3.30      Mr Jonathan Sweeney, Managing Director, the Trust Company of Australia Limited (TCAL), agreed with the TCAA that the response of the managed funds sector to September 11 was not a sufficient test to prove the MIA’s effectiveness.  In this regard, he commented that:

...the system has to be put under stress to find out.  When the going is good, there are no problems, because markets are rising.  Rising markets hide problems; falling markets do not.  You need a real stress, a real shock to the system, to test it.  The effects of September 11, when you look at them, lasted for only a couple of weeks and then the markets came back.  Sure they have drifted off recently, but a lot of the funds froze, so we do not really see that as a stress either.[28]

3.31      Mr Sweeney referred to an aspect of the MIA which he considered encouraged systemic weaknesses in the industry.  He commented on the falling numbers of smaller funds entering the market which he attributed to raised barriers to entry brought about by the MIA.  This, he said, had promoted the growth of large funds and correspondingly greater opportunities for abuse because:

...scale enables you to hide mistakes more easily...you have a wider pool of assets to amortise them across, and they are less material.’ [29]

3.32      Continuing on this theme, he added:

...the whole point of funds management is that you are going to get some things wrong and...some things right...The consumer protection element of the Managed Investments Act...was to stop malfeasance and to stop other people’s money being taken illegally, inappropriately, unethically...A shock can cause commercial pressure to make that decision harder and harder to avoid in some organisations that are stressed...To me, the market move stresses are secondary.  Really, once you get to a size and a position of control, it increases the opportunity for someone to work the system harder for their benefit.[30]

The Committee’s views

3.33      The Committee notes ASIC’s evidence that it is too early to draw any definite conclusions that the MIA regime is working well.  Certainly, on the basis of evidence provided during the inquiry, the Committee is not persuaded that market conditions, including the September 11 crisis, have exerted sufficient stresses on the managed investments industry to test the MIA’s effectiveness.

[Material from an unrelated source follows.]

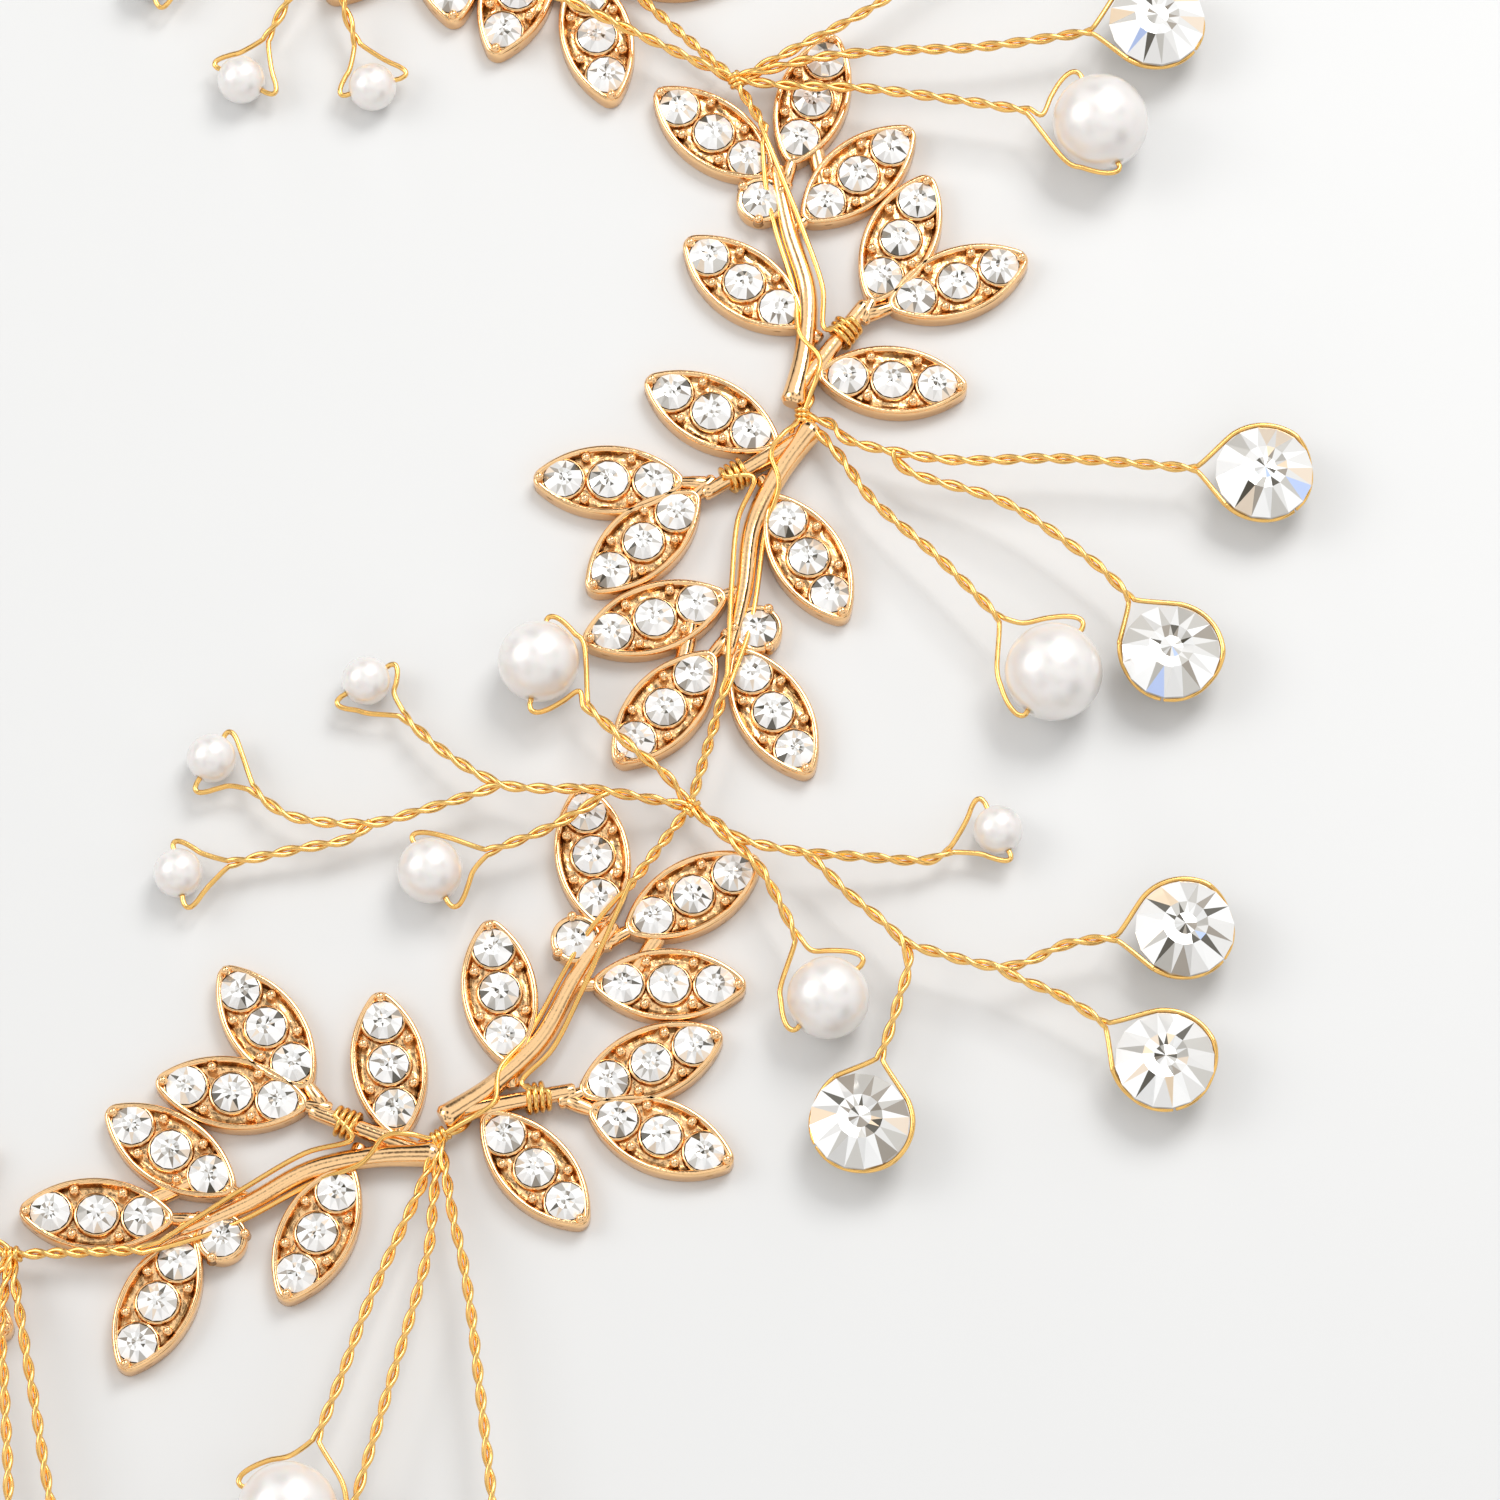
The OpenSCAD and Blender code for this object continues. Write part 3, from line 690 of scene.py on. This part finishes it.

3.34      The TCAL’s suggestion that the MIA has favoured large fund managers, is of some concern to the Committee because of the potential impact this could have on fund diversity, fees paid by investors and protection of investors.  These issues are touched on in Chapter 8, Costs and Fees.

3.35      Nonetheless, the Committee notes the evidence that the MIA has prompted the growth of a vigorous compliance culture and is encouraged by the contribution in this area made by the ICCM Forum.

3.36      The following chapter looks closely at compliance requirements under the MIA.